Le 1 octobre, reprenant ses propos, un important officiel palestinien, Mustafa Barghouti, insiste. Pour lui, l’Autorité palestinienne n’est plus tenue par les accords signés avec les Israéliens, y compris les Accords d’Oslo : «Oslo accords are over. So are the rest of the agreements with Israel» (AFP). On peut en déduire que les accords portant sur le partage des eaux des aquifères montagneux (Oslo II, article 40) sont également dénoncés. Il est ainsi prévu qu’au retour de New York, Abbas entamera les procédures d’annulation des accords. Va-t-il concrètement donner suite? C’est la question. Les conséquences seraient très négatives, aussi bien pour les Israéliens, qui auraient, en tant que puissance occupante, à gérer la Cisjordanie, que pour les Palestiniens qui ne pourront plus assurer le traitement des 160 000 fonctionnaires, du fait d’un arrêt probable de l’aide internationale. Nous pouvons alors fortement douter que l’Autorité palestinienne décide officiellement de se saborder.
C’est la prise de position d’un éditorial du New York Times [[Marissa Newman, New York Times, 2 octobre 2015]] . Il s’agit, selon nous, d’un appel à la communauté internationale afin que l’attention, détournée par les événements en Syrie, se porte à nouveau sur la question palestinienne. Pour, Frédérical Mogherini, haute représentante de l’Union européenne pour les affaires étrangères et la politique de sécurité, la mise en œuvre de la déclaration de Mahmoud Abbas dépendra des actions qu’Israël entreprendra à l’avenir. Pour elle, il y a un si dans les propos d’Abbas, et c’est sur ce si que nous allons (communauté internationale) travailler. Le Quartet (États-Unis, Union européenne, Nations-Unies et Russie) s’est réuni mercredi dernier et a décidé de «revitaliser» ses activités sur la question israélo-palestinienne.
Sur le fond, Abbas se prononce clairement pour une négociation multilatérale. Le représentant palestinien aux Nations-Unies, Riyad Mansour, fait explicitement référence aux efforts déployés par la France pour relancer un processus de négociations qui inclurait un certain nombre de pays directement intéressés par le conflit. [[Al-Monitor, 1 octobre 2015]] la question de savoir quelle est la position palestinienne concernant l’initiative française de s’adresser au Conseil de Sécurité pour une nouvelle résolution, Mansour répond que le précédent des négociations entre les 5+1 et l’Iran est à suivre : «In light of the international success in getting the Iran nuclear deal resolved, there is serious thinking by the French at following that example by creating an effective, unified, international effort and creating an acceptable mechanism that can work to find a permanent resolution». Finalement, on peut se poser la question de savoir si Abbas, qui a plus de 80 ans n’a pas renoncé à faire la paix avec Israël.

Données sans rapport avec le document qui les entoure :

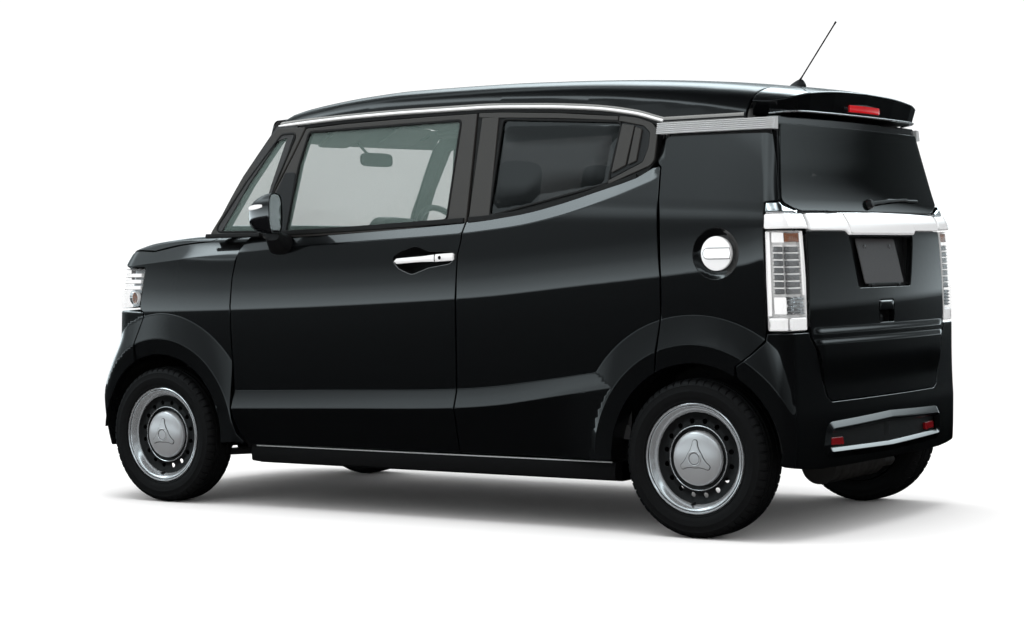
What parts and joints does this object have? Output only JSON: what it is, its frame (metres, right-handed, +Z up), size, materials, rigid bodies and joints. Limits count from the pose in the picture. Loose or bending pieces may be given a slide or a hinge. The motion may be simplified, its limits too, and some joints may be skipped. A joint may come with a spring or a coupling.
{
  "type": "kei car",
  "caption": "Boxy five-door kei car on steel wheels, with opening doors, tailgate, bonnet and fuel lid, steering front wheels and rolling wheels.",
  "frame": {"origin": "on the ground under the middle of the car's overall length and width", "axes": "+X forward, +Y to the car's left, +Z up"},
  "size_m": [3.395, 1.86, 1.8363],
  "materials": {
    "body_paint": "gloss black",
    "clear_glass": "light green tint",
    "dark_glass": "dark privacy tint",
    "tyre_rubber": "matt",
    "wheel_steel": "black steel with silver trim ring and cap",
    "lamp_clear": "clear lens",
    "underbody": "satin dark grey",
    "cast_metal": "rough casting",
    "axle_steel": "satin black",
    "tank_plastic": "moulded",
    "exhaust_steel": "dull",
    "interior_plastic": "grained",
    "seat_fabric": "woven",
    "grille_plastic": "gloss black",
    "chrome_trim": "bright",
    "black_plastic": "satin"
  },
  "bodies": {
    "body": {"floor_pan": "underbody", "engine_block": "cast_metal", "front_subframe": "axle_steel", "rear_axle": "axle_steel", "fuel_tank": "tank_plastic", "exhaust": "exhaust_steel", "dashboard": "interior_plastic", "roof": "body_paint", "windscreen": "clear_glass", "front_quarter_glass": "clear_glass", "front_fenders": "body_paint", "door_pillars": "body_paint", "quarter_panels": "body_paint", "front_bumper": "body_paint", "grille": "grille_plastic", "headlamps": "lamp_clear", "rear_bumper": "body_paint", "tail_lamps": "lamp_clear", "front_seats": "seat_fabric", "rear_seat": "seat_fabric", "antenna": "black_plastic"},
    "front_door_left": {"front_door_left": "body_paint", "front_door_glass_left": "clear_glass", "door_mirror_left": "body_paint"},
    "front_door_right": {"front_door_right": "body_paint", "front_door_glass_right": "clear_glass", "door_mirror_right": "body_paint"},
    "rear_door_left": {"rear_door_left": "body_paint", "rear_door_glass_left": "dark_glass"},
    "rear_door_right": {"rear_door_right": "body_paint", "rear_door_glass_right": "dark_glass"},
    "tailgate": {"tailgate": "body_paint", "tailgate_glass": "dark_glass"},
    "bonnet": {"bonnet": "body_paint"},
    "fuel_lid": {"fuel_lid": "chrome_trim"},
    "hub_carrier_left": {"hub_carrier_left": "cast_metal"},
    "hub_carrier_right": {"hub_carrier_right": "cast_metal"},
    "steering_wheel": {"steering_wheel": "black_plastic"},
    "wheel_front_left": {"tyre_front_left": "tyre_rubber", "wheel_front_left": "wheel_steel"},
    "wheel_front_right": {"tyre_front_right": "tyre_rubber", "wheel_front_right": "wheel_steel"},
    "wheel_rear_left": {"tyre_rear_left": "tyre_rubber", "wheel_rear_left": "wheel_steel"},
    "wheel_rear_right": {"tyre_rear_right": "tyre_rubber", "wheel_rear_right": "wheel_steel"}
  },
  "joints": [
    {"name": "front_door_left_hinge", "type": "hinge", "parent": "body", "child": "front_door_left", "pos_m": [0.7805, 0.712, 0.62], "axis": [0, 0, -1], "range_deg": [0, 66]},
    {"name": "front_door_right_hinge", "type": "hinge", "parent": "body", "child": "front_door_right", "pos_m": [0.7805, -0.712, 0.62], "axis": [0, 0, 1], "range_deg": [0, 66]},
    {"name": "rear_door_left_hinge", "type": "hinge", "parent": "body", "child": "rear_door_left", "pos_m": [-0.3405, 0.712, 0.62], "axis": [0, 0, -1], "range_deg": [0, 76]},
    {"name": "rear_door_right_hinge", "type": "hinge", "parent": "body", "child": "rear_door_right", "pos_m": [-0.3405, -0.712, 0.62], "axis": [0, 0, 1], "range_deg": [0, 76]},
    {"name": "tailgate_hinge", "type": "hinge", "parent": "body", "child": "tailgate", "pos_m": [-1.4525, 0, 1.585], "axis": [0, 1, 0], "range_deg": [0, 80]},
    {"name": "bonnet_hinge", "type": "hinge", "parent": "body", "child": "bonnet", "pos_m": [1.0375, 0, 1.075], "axis": [0, -1, 0], "range_deg": [0, 50]},
    {"name": "fuel_lid_hinge", "type": "hinge", "parent": "body", "child": "fuel_lid", "pos_m": [-1.3145, 0.7165, 0.988], "axis": [0, 0, -1], "range_deg": [0, 95]},
    {"name": "steer_left", "type": "hinge", "parent": "body", "child": "hub_carrier_left", "pos_m": [1.23, 0.54, 0.2785], "axis": [0, 0, 1], "range_deg": [-35, 35]},
    {"name": "steer_right", "type": "hinge", "parent": "body", "child": "hub_carrier_right", "pos_m": [1.23, -0.54, 0.2785], "axis": [0, 0, 1], "range_deg": [-35, 35]},
    {"name": "steering_wheel_turn", "type": "hinge", "parent": "body", "child": "steering_wheel", "pos_m": [0.4975, -0.3, 1.05], "axis": [-0.8988, 0, 0.4384], "range_deg": [-508, 508]},
    {"name": "spin_front_left", "type": "hinge", "parent": "hub_carrier_left", "child": "wheel_front_left", "pos_m": [1.23, 0.6525, 0.2785], "axis": [0, 1, 0], "continuous": true},
    {"name": "spin_front_right", "type": "hinge", "parent": "hub_carrier_right", "child": "wheel_front_right", "pos_m": [1.23, -0.6525, 0.2785], "axis": [0, 1, 0], "continuous": true},
    {"name": "spin_rear_left", "type": "hinge", "parent": "body", "child": "wheel_rear_left", "pos_m": [-1.29, 0.6525, 0.2785], "axis": [0, 1, 0], "continuous": true},
    {"name": "spin_rear_right", "type": "hinge", "parent": "body", "child": "wheel_rear_right", "pos_m": [-1.29, -0.6525, 0.2785], "axis": [0, 1, 0], "continuous": true}
  ],
  "couplings": [
    {"joint": "steer_right", "follows": "steer_left", "ratio": 1},
    {"joint": "steering_wheel_turn", "follows": "steer_left", "ratio": 14.5}
  ]
}
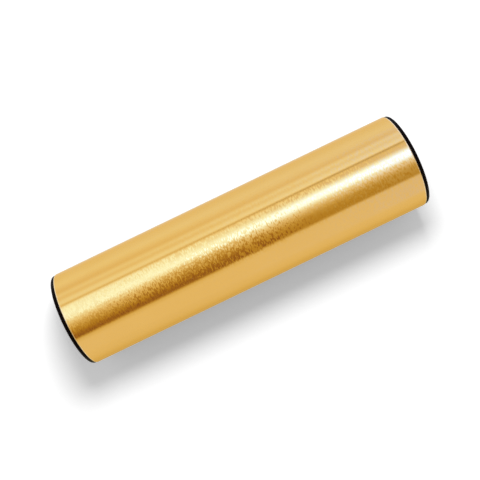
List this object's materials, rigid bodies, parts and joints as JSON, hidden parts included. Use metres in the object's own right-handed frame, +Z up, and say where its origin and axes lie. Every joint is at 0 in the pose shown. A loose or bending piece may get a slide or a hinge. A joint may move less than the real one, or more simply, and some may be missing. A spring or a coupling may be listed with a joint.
{
  "type": "ganza shaker",
  "caption": "Tubular metal shaker: a gold anodised aluminium tube closed by black moulded end caps, with loose steel shot inside that runs and swirls.",
  "frame": {"origin": "on the surface under the middle of the tube, where it rests lying down", "axes": "+X along the tube towards the right end cap, +Z up, +Y towards the back"},
  "size_m": [0.1934, 0.0508, 0.0508],
  "materials": {
    "gold_anodised_aluminium": "circumferentially brushed and gold anodised, satin",
    "black_abs": "moulded black, satin",
    "steel_shot": "smooth steel balls"
  },
  "bodies": {
    "shaker": {"tube": "gold_anodised_aluminium", "left_end_cap": "black_abs", "right_end_cap": "black_abs"},
    "top_row": {"shot_row_top": "steel_shot"},
    "bottom_row": {"shot_row_bottom": "steel_shot"},
    "front_1_row": {"shot_row_front_1": "steel_shot"},
    "front_2_row": {"shot_row_front_2": "steel_shot"},
    "front_3_row": {"shot_row_front_3": "steel_shot"},
    "back_1_row": {"shot_row_back_1": "steel_shot"},
    "back_2_row": {"shot_row_back_2": "steel_shot"},
    "back_3_row": {"shot_row_back_3": "steel_shot"},
    "nested_front_1_row": {"shot_row_nested_front_1": "steel_shot"},
    "nested_front_2_row": {"shot_row_nested_front_2": "steel_shot"},
    "nested_back_1_row": {"shot_row_nested_back_1": "steel_shot"},
    "nested_back_2_row": {"shot_row_nested_back_2": "steel_shot"}
  },
  "joints": [
    {"name": "shot_swirl", "type": "hinge", "parent": "shaker", "child": "top_row", "pos_m": [0, 0, 0.0254], "axis": [1, 0, 0], "continuous": true},
    {"name": "bottom_row_run", "type": "slide", "parent": "top_row", "child": "bottom_row", "axis": [1, 0, 0], "range_m": [-0.0288, 0.0288]},
    {"name": "front_1_row_run", "type": "slide", "parent": "top_row", "child": "front_1_row", "axis": [1, 0, 0], "range_m": [-0.0288, 0.0288]},
    {"name": "front_2_row_run", "type": "slide", "parent": "top_row", "child": "front_2_row", "axis": [1, 0, 0], "range_m": [-0.0288, 0.0288]},
    {"name": "front_3_row_run", "type": "slide", "parent": "top_row", "child": "front_3_row", "axis": [1, 0, 0], "range_m": [-0.0288, 0.0288]},
    {"name": "back_1_row_run", "type": "slide", "parent": "top_row", "child": "back_1_row", "axis": [1, 0, 0], "range_m": [-0.0288, 0.0288]},
    {"name": "back_2_row_run", "type": "slide", "parent": "top_row", "child": "back_2_row", "axis": [1, 0, 0], "range_m": [-0.0288, 0.0288]},
    {"name": "back_3_row_run", "type": "slide", "parent": "top_row", "child": "back_3_row", "axis": [1, 0, 0], "range_m": [-0.0288, 0.0288]},
    {"name": "nested_front_1_row_run", "type": "slide", "parent": "top_row", "child": "nested_front_1_row", "axis": [1, 0, 0], "range_m": [-0.0382, 0.0382]},
    {"name": "nested_front_2_row_run", "type": "slide", "parent": "top_row", "child": "nested_front_2_row", "axis": [1, 0, 0], "range_m": [-0.0382, 0.0382]},
    {"name": "nested_back_1_row_run", "type": "slide", "parent": "top_row", "child": "nested_back_1_row", "axis": [1, 0, 0], "range_m": [-0.0382, 0.0382]},
    {"name": "nested_back_2_row_run", "type": "slide", "parent": "top_row", "child": "nested_back_2_row", "axis": [1, 0, 0], "range_m": [-0.0382, 0.0382]}
  ]
}
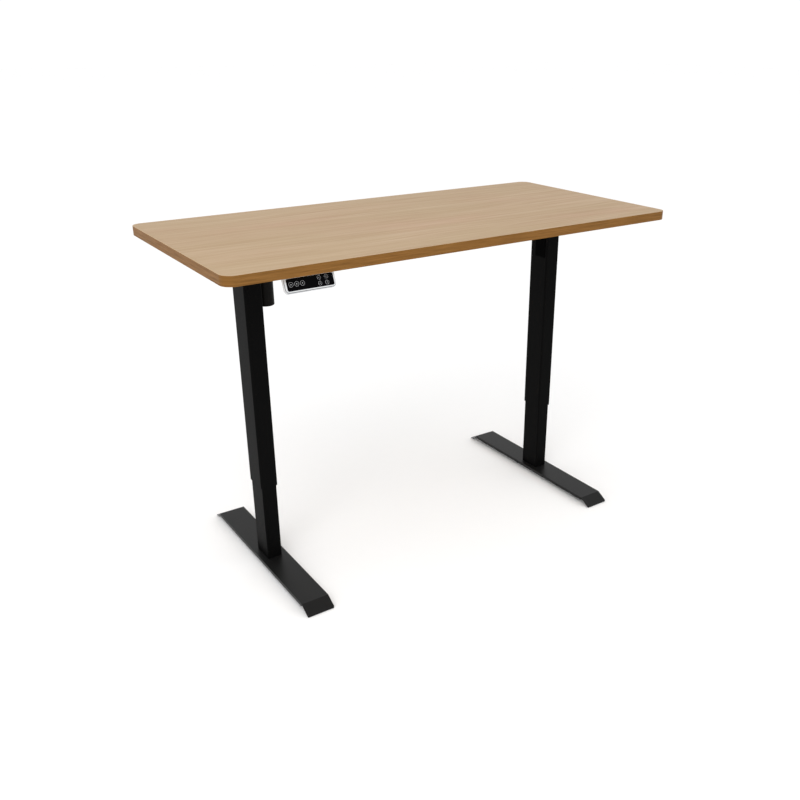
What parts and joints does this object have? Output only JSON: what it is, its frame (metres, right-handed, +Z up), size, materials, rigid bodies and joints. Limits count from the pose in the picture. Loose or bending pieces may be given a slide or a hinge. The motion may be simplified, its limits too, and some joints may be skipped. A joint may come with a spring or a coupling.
{
  "type": "standing desk",
  "caption": "Height adjustable standing desk: rectangular wood-look top on two telescopic steel columns with flat feet, hidden motor drive, control box and keypad handset",
  "frame": {"origin": "on the floor plane at the centre of the footprint", "axes": "+X along the desktop's length, to the right for a user sitting at -Y; +Y to the back; +Z up, out of the desktop"},
  "size_m": [1.4, 0.67, 0.96],
  "materials": {
    "oak_laminate": "light oak laminate, satin",
    "edge_oak": "warm brown wood edge band, satin",
    "powder_black": "black fine-texture powder coat",
    "zinc_black": "black zinc plated fasteners",
    "steel": "bright steel",
    "cast_alu": "die cast aluminium",
    "brass": "machined brass",
    "nylon_white": "natural nylon",
    "plastic_black": "black moulded plastic",
    "rubber_black": "black rubber",
    "shell_silver": "silver grey moulded plastic",
    "panel_gloss": "gloss black acrylic",
    "key_black": "black satin keys",
    "board_green": "circuit board"
  },
  "bodies": {
    "base": {"foot_left": "powder_black", "foot_right": "powder_black", "foot_bolts": "zinc_black", "glide_nuts": "steel", "inner_tube_left": "powder_black", "inner_tube_right": "powder_black", "guide_caps": "nylon_white", "lead_nuts": "brass"},
    "screw_left_body": {"lead_screw_left": "steel", "screw_bevel_left": "steel"},
    "screw_right_body": {"lead_screw_right": "steel", "screw_bevel_right": "steel"},
    "shaft_body": {"cross_shaft": "steel", "shaft_bevels": "steel", "drive_bevel": "steel"},
    "rotor_body": {"rotor": "steel"},
    "glide_lf_body": {"glide_lf": "plastic_black"},
    "glide_lb_body": {"glide_lb": "plastic_black"},
    "glide_rf_body": {"glide_rf": "plastic_black"},
    "glide_rb_body": {"glide_rb": "plastic_black"},
    "key_up_body": {"key_up": "key_black"},
    "key_down_body": {"key_down": "key_black"},
    "key_m_body": {"key_m": "key_black"},
    "key_1_body": {"key_1": "key_black"},
    "key_2_body": {"key_2": "key_black"},
    "key_3_body": {"key_3": "key_black"},
    "key_4_body": {"key_4": "key_black"},
    "lift": {"tabletop": "oak_laminate", "edge_band": "edge_oak", "side_arm_left": "powder_black", "side_arm_right": "powder_black", "top_pads": "rubber_black", "top_screws": "zinc_black", "beam_front": "powder_black", "beam_back": "powder_black", "beam_bolts": "zinc_black", "outer_tube_left": "powder_black", "outer_tube_right": "powder_black", "collars": "plastic_black", "gearbox_left": "cast_alu", "gearbox_right": "cast_alu", "head_bolts": "zinc_black", "tube_screws": "zinc_black", "drive_lid": "cast_alu", "lid_screws": "zinc_black", "motor_can": "powder_black", "motor_cap": "plastic_black", "motor_magnets": "steel", "shaft_bearings": "steel", "screw_bearings": "steel", "port_cover": "plastic_black", "control_plate": "steel", "control_case": "plastic_black", "control_board": "board_green", "mains_inlet": "plastic_black", "control_screws": "zinc_black", "handset_case": "shell_silver", "handset_panel": "panel_gloss", "handset_board": "board_green"}
  },
  "joints": [
    {"name": "lift_slide", "type": "slide", "parent": "base", "child": "lift", "axis": [0, 0, 1], "range_m": [-0.23, 0.22]},
    {"name": "screw_left_spin", "type": "hinge", "parent": "lift", "child": "screw_left_body", "pos_m": [-0.515, 0, 0.892], "axis": [0, 0, 1], "continuous": true},
    {"name": "screw_right_spin", "type": "hinge", "parent": "lift", "child": "screw_right_body", "pos_m": [0.515, 0, 0.892], "axis": [0, 0, 1], "continuous": true},
    {"name": "shaft_spin", "type": "hinge", "parent": "lift", "child": "shaft_body", "pos_m": [0, 0, 0.892], "axis": [1, 0, 0], "continuous": true},
    {"name": "rotor_spin", "type": "hinge", "parent": "lift", "child": "rotor_body", "pos_m": [-0.466, 0, 0.892], "axis": [0, 0, 1], "continuous": true},
    {"name": "glide_lf_turn", "type": "hinge", "parent": "base", "child": "glide_lf_body", "pos_m": [-0.515, -0.2695, 0], "axis": [0, 0, 1], "continuous": true},
    {"name": "glide_lb_turn", "type": "hinge", "parent": "base", "child": "glide_lb_body", "pos_m": [-0.515, 0.2695, 0], "axis": [0, 0, 1], "continuous": true},
    {"name": "glide_rf_turn", "type": "hinge", "parent": "base", "child": "glide_rf_body", "pos_m": [0.515, -0.2695, 0], "axis": [0, 0, 1], "continuous": true},
    {"name": "glide_rb_turn", "type": "hinge", "parent": "base", "child": "glide_rb_body", "pos_m": [0.515, 0.2695, 0], "axis": [0, 0, 1], "continuous": true},
    {"name": "key_up_press", "type": "slide", "parent": "lift", "child": "key_up_body", "axis": [0, 0.9272, -0.3746], "range_m": [0, 0.0005], "stiffness_N_per_m": 400},
    {"name": "key_down_press", "type": "slide", "parent": "lift", "child": "key_down_body", "axis": [0, 0.9272, -0.3746], "range_m": [0, 0.0005], "stiffness_N_per_m": 400},
    {"name": "key_m_press", "type": "slide", "parent": "lift", "child": "key_m_body", "axis": [0, 0.9272, -0.3746], "range_m": [0, 0.0005], "stiffness_N_per_m": 400},
    {"name": "key_1_press", "type": "slide", "parent": "lift", "child": "key_1_body", "axis": [0, 0.9272, -0.3746], "range_m": [0, 0.0005], "stiffness_N_per_m": 400},
    {"name": "key_2_press", "type": "slide", "parent": "lift", "child": "key_2_body", "axis": [0, 0.9272, -0.3746], "range_m": [0, 0.0005], "stiffness_N_per_m": 400},
    {"name": "key_3_press", "type": "slide", "parent": "lift", "child": "key_3_body", "axis": [0, 0.9272, -0.3746], "range_m": [0, 0.0005], "stiffness_N_per_m": 400},
    {"name": "key_4_press", "type": "slide", "parent": "lift", "child": "key_4_body", "axis": [0, 0.9272, -0.3746], "range_m": [0, 0.0005], "stiffness_N_per_m": 400}
  ],
  "couplings": [
    {"joint": "screw_left_spin", "follows": "lift_slide", "rad_per_m": 628.32},
    {"joint": "screw_right_spin", "follows": "lift_slide", "rad_per_m": -628.32},
    {"joint": "shaft_spin", "follows": "lift_slide", "rad_per_m": -628.32},
    {"joint": "rotor_spin", "follows": "lift_slide", "rad_per_m": 1256.6}
  ]
}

Les gestes symboliques, tels que lever le drapeau palestinien devant les Nations-Unies, ne suffisent pas à faire avancer la cause palestinienne. Il est impopulaire aussi bien en Cisjordanie que dans la Bande de Gaza, et celle-ci n’est plus sous le contrôle de l’Autorité palestinienne depuis 2007. Une génération de palestiniens, ceux qui étaient proches de Yasser Arafat quitte ou va quitter, à bref échéance les rênes du pouvoir. Les couloirs bruissent de savoir qui remplacera Abbas.
Le Premier ministre israélien, s’est quant à lui, exprimé jeudi 1 octobre. Sur le fond, peu de surprises. Sur 40 minutes d’intervention il en a consacré près de 30 à évoquer la question iranienne. Il a accordé beaucoup moins de temps à la question palestinienne. Il s’est dit prêt à reprendre les négociations sans condition, sur la base de deux États. Donc rien de très nouveau. En revanche, sur la forme, il a retenu l’attention, et des membres présents de l’Assemblée générale des Nations-Unies et de la presse internationale. Évoquant le massacre des 6 millions de juifs durant la seconde guerre mondiale, il a fustigé les Nations-Unies de garder le silence face aux menaces de l’Iran de détruire Israël. A ce moment, il a gardé le silence durant 44 secondes, parcourant lentement des yeux les membres de l’Assemblée, qui sont restés immobiles et eux-mêmes silencieux. En ce sens Netanyahu s’est rendu maître du silence. Le silence prolonge l’effet désiré et obtenu. Le paradoxe est que l’on retiendra de son discours le silence. [[Thomas J. Bruneau, Francine Achaz « Le silence dans la communication » Communication et langages Année 1973 Volume 20 Numéro 1]] Et c’est «peut-être pendant les périodes de silence (…) que l’on ressent le plus de gêne».